As the U.S. job market continues to tighten with the national unemployment rate at 4%, employers are spending more time training new hires as they enter the workforce or switch jobs, according to new data from the U.S. Bureau of Labor Statistics.
The new report, issued on Feb. 21, shows that on-the-job training was required for a whopping 76.8% of all civilian workers in 2018, The average length of that training was 34 days, the study shows.
The preparation time required for a typical worker to learn the techniques, acquire the information, and develop the facility needed for average performance in a specific job can range between a short orientation demonstration to more than 10 years. Preparation time includes formal education, pre-employment training, on-the-job training, and prior work experience.
BLS data shows approximately 31.5% of workers had preparation time requirements that included more than a short demonstration and up to one month of preparation and 19% were required to have between 2 years and 4 years of preparation time.
High school was the most common minimum education level for workers in 2018, with 40.7% of jobs requiring at least a high school diploma. There was no minimum education level required for 31.5% of jobs, while a bachelor’s degree was required for 17.9% of workers.
Of the 76.8% of workers in the civilian labor people needing on-the-job training in 2018, prior work experience was required for 47% of workers and 33% of those new hires were required to have completed pre-employment training.
Among the occupations with high on-the-job training requirements, prior work experience was required for 84.3% of accountants, with another 68.3% requiring on-the-job training. The majority, or 92%, of accountants required a bachelor’s degree.
For management occupations, the most common minimum education level required was also a bachelor’s degree. Most workers in food preparation and serving related occupations, or 81.4%, did not have a minimum education level requirement. A high school diploma was required for only 18.1% of workers in that occupation.

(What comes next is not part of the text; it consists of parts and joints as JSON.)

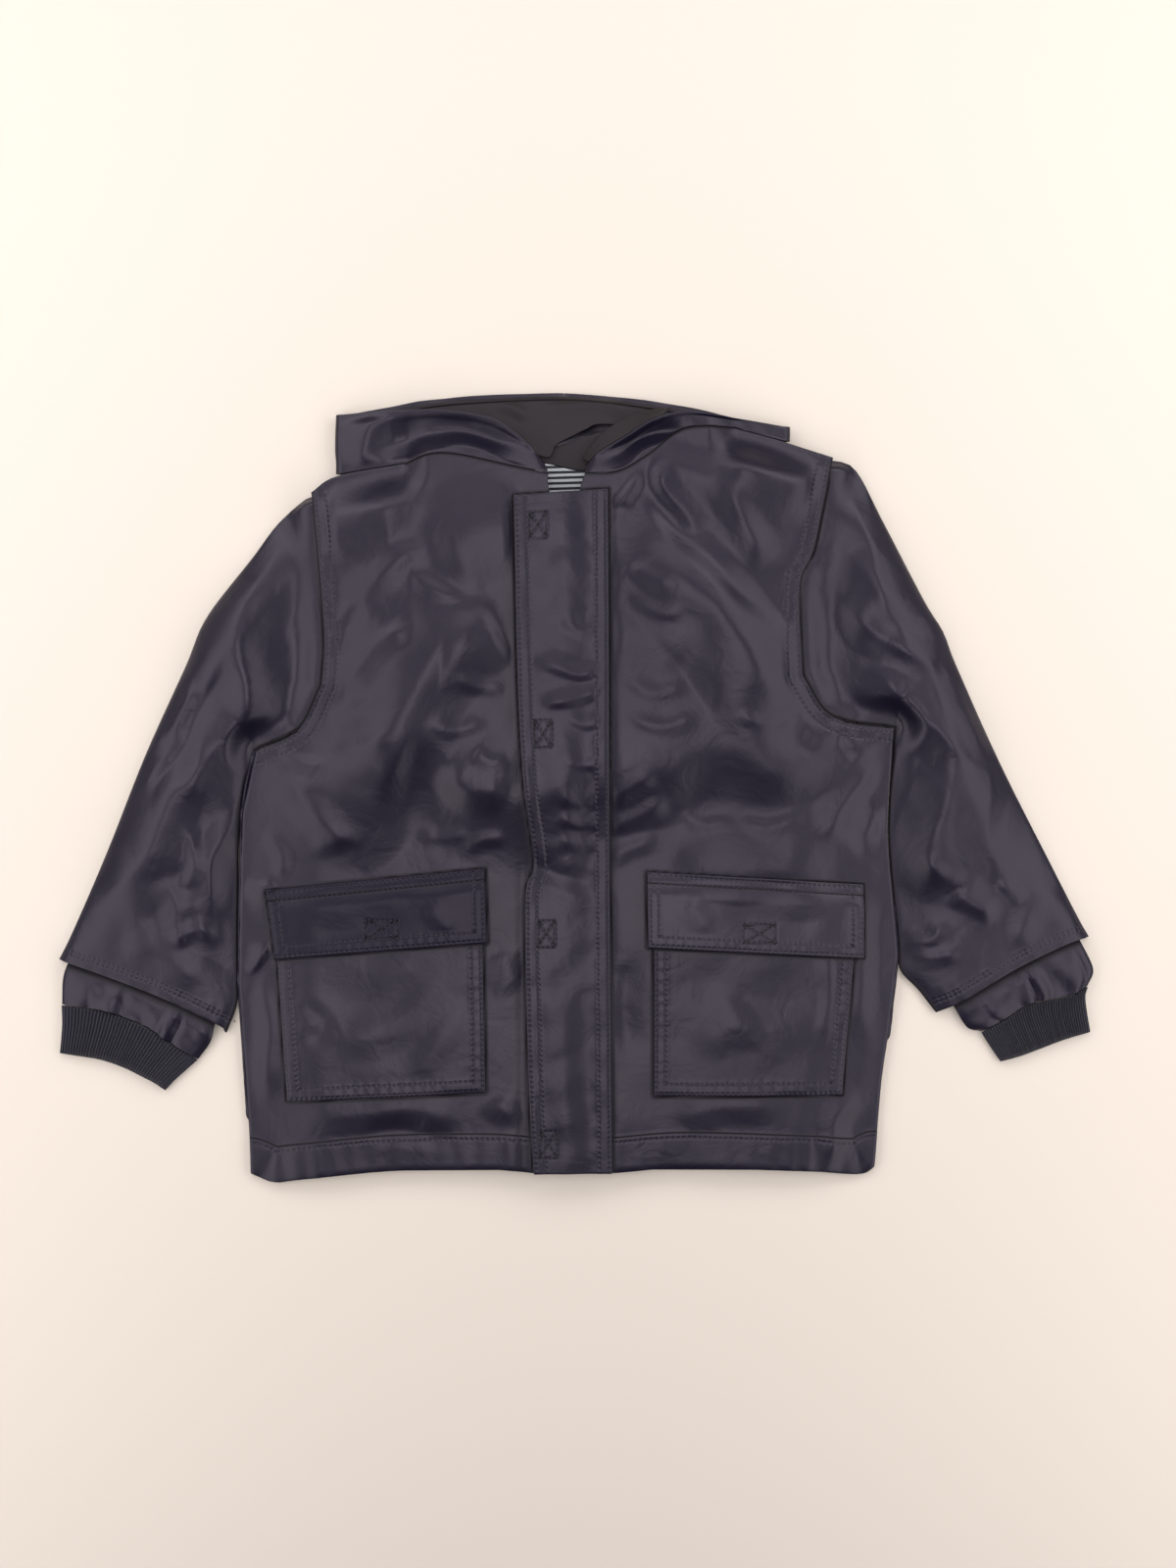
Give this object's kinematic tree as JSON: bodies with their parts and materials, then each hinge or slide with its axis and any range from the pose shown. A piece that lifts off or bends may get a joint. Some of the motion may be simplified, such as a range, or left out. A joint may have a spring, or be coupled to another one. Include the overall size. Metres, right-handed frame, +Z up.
{
  "type": "child's hooded raincoat laid flat",
  "caption": "Child's hooded raincoat laid flat on its back, with a storm flap, flapped patch pockets and ribbed cuffs.",
  "frame": {"origin": "on the table, under the middle of the coat's overall outline", "axes": "+X towards the wearer's left, +Y towards the hood, +Z up off the table"},
  "size_m": [0.6106, 0.4659, 0.0195],
  "materials": {
    "coated_cloth": "dark navy coated cloth with a soft satin sheen",
    "facing_cloth": "brown-black coated cloth, less shiny",
    "striped_jersey": "cotton jersey in fine navy and white stripes",
    "rib_knit": "matt navy rib knit",
    "touch_tape": "matt woven tape"
  },
  "bodies": {
    "root": {"back_panel": "coated_cloth", "front_right": "coated_cloth", "front_left": "coated_cloth", "storm_flap": "coated_cloth", "sleeve_right": "coated_cloth", "sleeve_left": "coated_cloth", "storm_cuff_right": "coated_cloth", "storm_cuff_left": "coated_cloth", "rib_cuff_right": "rib_knit", "rib_cuff_left": "rib_knit", "pocket_right": "coated_cloth", "pocket_left": "coated_cloth", "pocket_flap_right": "coated_cloth", "pocket_flap_left": "coated_cloth", "hood_side_right": "coated_cloth", "hood_side_left": "coated_cloth", "hood_facing": "facing_cloth", "hood_edge_facing": "facing_cloth", "neck_facing": "facing_cloth", "neck_lining": "striped_jersey", "closure_tape_1": "touch_tape", "closure_tape_2": "touch_tape", "closure_tape_3": "touch_tape", "closure_tape_4": "touch_tape", "pocket_tape_right": "touch_tape", "pocket_tape_left": "touch_tape"}
  },
  "joints": []
}
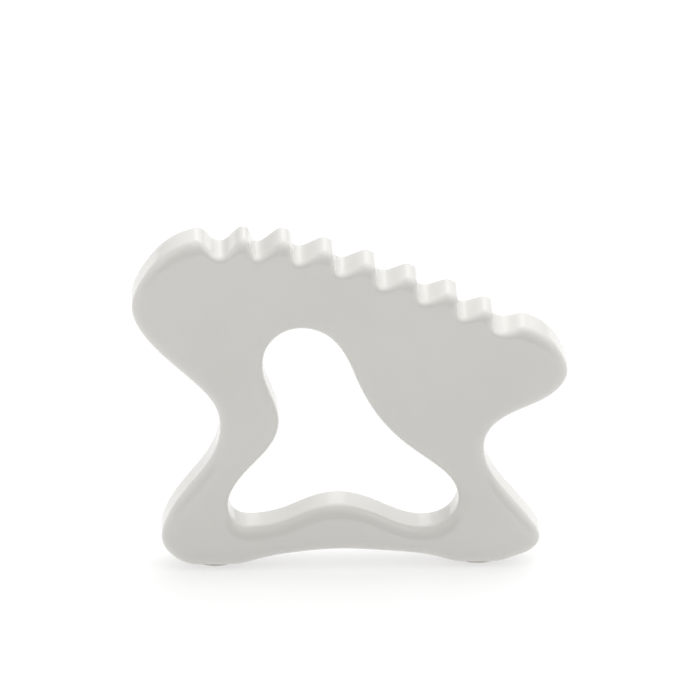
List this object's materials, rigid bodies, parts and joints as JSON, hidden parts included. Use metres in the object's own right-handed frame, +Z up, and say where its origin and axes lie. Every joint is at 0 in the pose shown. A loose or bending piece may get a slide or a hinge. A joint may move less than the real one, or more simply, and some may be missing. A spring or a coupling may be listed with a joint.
{
  "type": "toast rack",
  "caption": "Free-standing slab-shaped toast rack in white glazed ceramic, with a grooved sloping crest, a bell-shaped hole and padded feet.",
  "frame": {"origin": "on the table under the middle of the rack, at the bottom centre of its box", "axes": "+X along the rack from the high lobe to the low lobe, +Y through the slab from the front face to the back face, +Z up"},
  "size_m": [0.19, 0.022, 0.1585],
  "materials": {
    "white_glaze": "clear gloss glaze over white porcelain",
    "clear_silicone": "satin translucent silicone"
  },
  "bodies": {
    "root": {"body": "white_glaze", "left_foot_pad": "clear_silicone", "right_foot_pad": "clear_silicone"}
  },
  "joints": []
}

The BLS data noted that over half, or 55.3%, of workers in production occupations were required to have a high school diploma. Post-employment training was required for 86.6% of these employees in that field of work.
To view the occupational report culled by BLS, which is the statistical research arm of the U.S. Labor Department, click here.
Last month, total nonfarm payroll employment increased by 304,000 in January, and the unemployment rate edged up a tenth of a percentage point to 4%. Job gains occurred in several industries, including leisure and hospitality, construction, health care, and transportation and warehousing. U.S. job data for February will be released on Friday.